First draft of Newburgh’s riverfront plan is more scrapbook than playbook
By John Doherty
Times Herald-Record
Newburgh — Like everything about the project so far, the first draft of the plan to turn 30 grassy acres along the Hudson here into a city-within-a-city is big — and impressive.
It is more than an inch thick, 100 pages long, and stuffed with color drawings of the future project: a hotel, a Calvert Vaux-style park, and a reborn Clinton Square, once the heart of Newburgh’s black community. Vaux was a 19th-century architect who designed Newburgh’s Downing Park with Frederick Law Olmstead.
But that first draft, delivered to the city late last week, is more scrapbook than playbook.
City officials and residents hungry to know when shovels will hit the dirt and what aspect of the project will be done first will have to wait.
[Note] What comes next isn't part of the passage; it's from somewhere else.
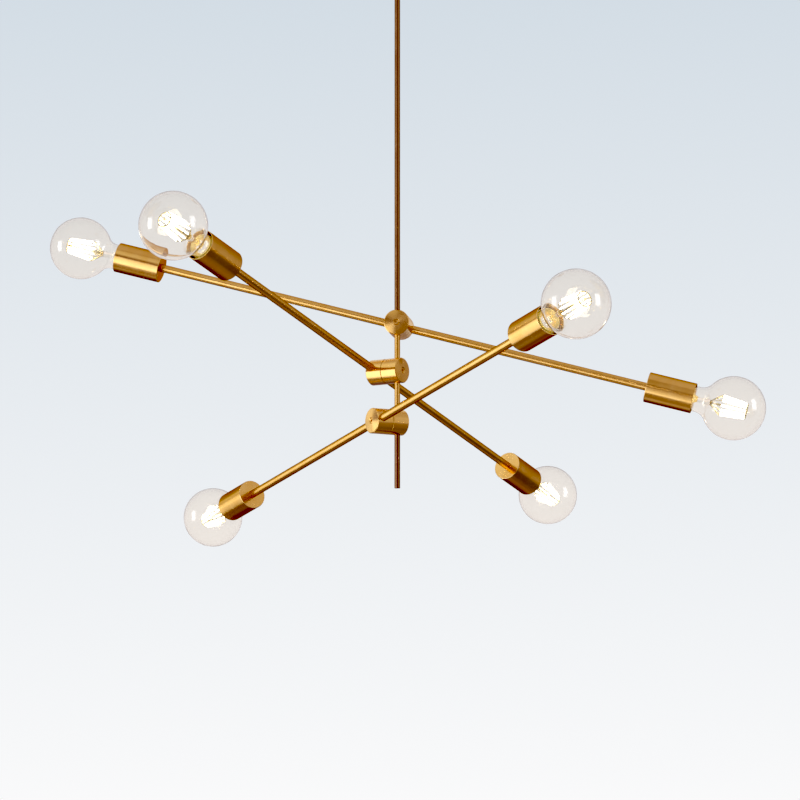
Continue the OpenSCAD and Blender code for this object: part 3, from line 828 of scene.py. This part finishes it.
def studio():
    """Light that differs by kind of ray: soft and sharp reflections, matt surfaces, and what is seen."""
    world = bpy.data.worlds.new("studio")
    bpy.context.scene.world = world
    world.use_nodes = True
    graph = Graph(world.node_tree)
    rays = graph.add("ShaderNodeLightPath").outputs
    azimuth, elevation = world_direction(graph)
    rise = graph.span(elevation, STUDIO_FOOT, STUDIO_HEAD)
    base = graph.mix(rise, lamp(STUDIO_LOW), lamp(STUDIO_HIGH))
    light = with_panels(graph, base, azimuth, elevation, PANELS)
    sharp = with_panels(graph, lamp(DIM_ROOM), azimuth, elevation, WINDOWS)
    light = graph.mix(rays["Is Singular Ray"], light, sharp)
    light = graph.mix(rays["Is Diffuse Ray"], light, MATT_LIGHT)
    seen = graph.math("MAXIMUM", rays["Is Camera Ray"], rays["Is Transmission Ray"])
    light = graph.mix(seen, light, backdrop(graph, elevation))
    shader = graph.add("ShaderNodeBackground", {"Color": light})
    output = graph.add("ShaderNodeOutputWorld")
    graph.tree.links.new(shader.outputs[0], output.inputs["Surface"])


def print_look():
    """Plain colours with a raised black point."""
    settings = bpy.context.scene.view_settings
    settings.view_transform = "Standard"
    settings.use_curve_mapping = True
    settings.curve_mapping.black_level = (BLACK, BLACK, BLACK)
    settings.curve_mapping.update()


def floor():
    """A pale matt disc far below, which neither lights the chandelier nor shows in its brass."""
    material, graph, shader = new_material("floor")
    grain = graph.noise(object_place(graph), 3, 4.0)
    tone = graph.mix(grain, colour(0.84, 0.84, 0.84), colour(0.88, 0.88, 0.88))
    graph.feed(shader.inputs["Base Color"], tone)
    shader.inputs["Roughness"].default_value = 0.8
    piece = lathe("floor", [(FLOOR_R, 0.0, 0.0), (0.0, 0.0, 0.0)], closed=False)
    piece.data.materials.append(material)
    piece.location.z = cad_box[0].z - FLOOR_DROP
    piece.visible_glossy = False
    piece.visible_diffuse = False


def camera():
    """A long lens below the hubs that looks slightly up."""
    data = bpy.data.cameras.new("camera")
    data.lens = CAMERA_LENS
    data.sensor_width = 36
    data.clip_end = 100
    eye = bpy.data.objects.new("camera", data)
    bpy.context.scene.collection.objects.link(eye)
    eye.location = CAMERA_AT
    eye.rotation_euler = (math.radians(90 + CAMERA_RISE), 0, 0)
    bpy.context.scene.camera = eye


def light_paths():
    """Enough bounces for light through several walls of glass, and no stray bright dots."""
    settings = bpy.context.scene.cycles
    settings.transmission_bounces = 16
    settings.max_bounces = 20
    settings.sample_clamp_indirect = 4.0


studio()
floor()
camera()
print_look()
light_paths()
The first draft, which the City Council will discuss tonight at a work session, “is more of an historical record of what’s taken place,” says Bob McKenna, the city’s planning and economic development chief.
Leyland Alliance, the city’s developer for the project and city officials are continuing to work on a development agreement, which will include more of the nitty-gritty of the ambitious project. The agreement is set to be completed by mid-June.
“We understand everybody wants to know when work will begin, and wants it to begin as quickly as possible,” said Harry Lassiter, a spokesman for Leyland Alliance. “But at this point, timetables are just undetermined.
Council to offer suggestions
The draft includes a full transcript of renowned planner Andres Duany’s final presentation on the project.
It also includes all of the drawings and most of the comments generated during that charette process.
The City Council is to review the draft and return it with criticisms or suggestions. A final draft of the plan is due next month, but it will be mum on a timetable for the long permit process or on how the project will be divided into phases.
During the charette process, Leyland said it expected the total construction process to take seven or eight years. Tonight’s council discussion of the first draft begins at 6 p.m.